Kartik Swaminathan, Research Director (Technology) at Arden reiterated his 'buy' recommendation on 05/08/2019, maintaining his 12p target price.
Old/young Kartik knows his onions, he was a nominee Analyst of the Year 2019 at this year's Small Cap Awards 2019.
12p it is then.
I do believe in mesh - I've been involved in it at scale and it has unqiue benefits (the post weather event reforming aspect is good for example). But it needs a utility/governent who structures a roll-out so that the network builds organically in the right way. The need for a concentractor/hub to sit between the devices wirth the cards/NICs in and the backhaul meanu can't have a disparate approach to the deployment. For a period mesh was promoted globally as the primary comms carrier then it later started to become the secondary one behind an easier primary. There's no reason why it shouldn't be a main primary network as it is in many USA places, but that was all rolled-out a while ago and now wouldn't be done that way today in all likelihood. That's because there was a stimulus of utility led structured roll-outs in the Obama era that is now gone. Comms now is blended and often driven as we see by the meter vendor having multiple comms carriage paths which it sorts out. I haven't really seen any of these global tenders scale into full country/state area roll-outs recently.

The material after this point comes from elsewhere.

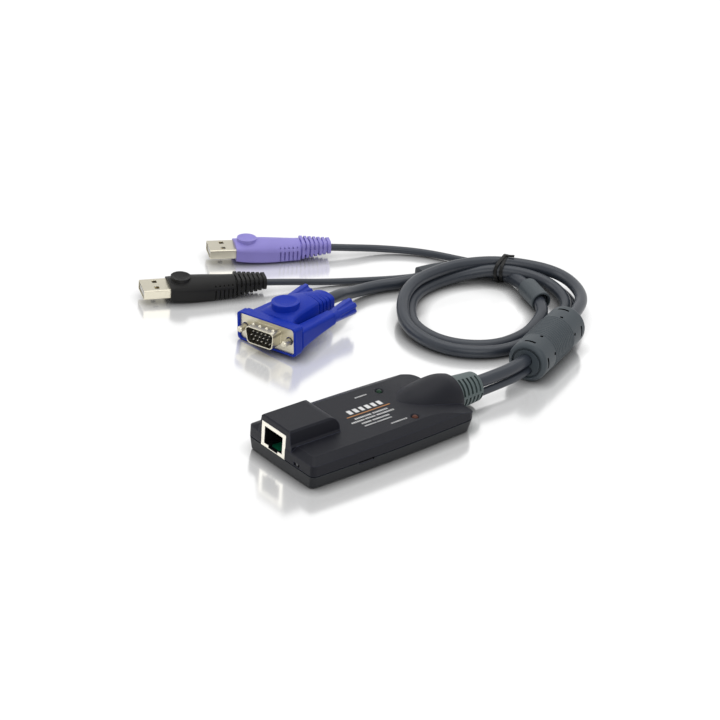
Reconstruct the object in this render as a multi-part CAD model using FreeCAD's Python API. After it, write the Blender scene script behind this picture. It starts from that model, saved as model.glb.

I'm trying carefully to talk about the dynamics of smart energy markets - that's my thing, rather than Cyan specifically. The market environment is changing fast as we all know. We all remember the huge global push around smart cities in 2015-2017, which is now tailing off into business as usual (and the Canadian Google-led mega-one is facing a lot of resistance).
Now the markets are focused on the final maturity of demand flexibility (used to Demand Side Response) around integrated, AI optimised solar, storage and EV. The underpinning infrastructure (including smart meter) are still the same, but the emerging applications move on.
I'm not unique in these kind of insights, Navigant, Poyry, DNV GL and many other expert global consultancies in energy all analyse the markets and choices being made.
I think what EC is saying is the CC solution is never going to be adopted in a scale rollout, I've been saying it for years. Small, boutique, specialist should be the USP, sadly the business plan is far removed from that with very high costs attached. This has been a real mismanaged operation for a long time, with a board that have never understood their target market.
When I say 'it is stuck' I mean mesh not anything else. Mesh is no longer the new shiny dream thing nor the easy, cheap thing. It needs actual thought about infrastructure as the DCC infill discussion showed.
There was a mention of Zigbee being the main historic competitor to Cyan in a recent post. This was never really the case. Whereas mesh is a last mile solution, Zigbee very quickly ended up being a last five metre solution for within premise connectivity. It had a brief foray into last mile but it did not get take up.
The competition is the same. First the easy, cheap and proven thing (GPRS) or the shiny dream of the next thing (over time this has been such as whitespace spectrum, bluewave, satellite, LoRA, now NB-IoT then no doubt NB-IoT2 within 5G networks). Cyan is known as a mesh company, that's the primary basis it promotes and while that has benefits - it is stuck in the middle of the two competitive comms types.
Where mesh has been successful recently is in within home broadband boosting. The BT dishes are that and it is increasingly common.
However the ultimate competitor is always within markets Cyan focuses on - what preference does the local meter manufacturer have? In their region they will have long term presence at scale, create lots of jobs and know how to do business. These companies look for a solution that is good enough at lowest price and complexity- whilst talking up other technologies when they have to.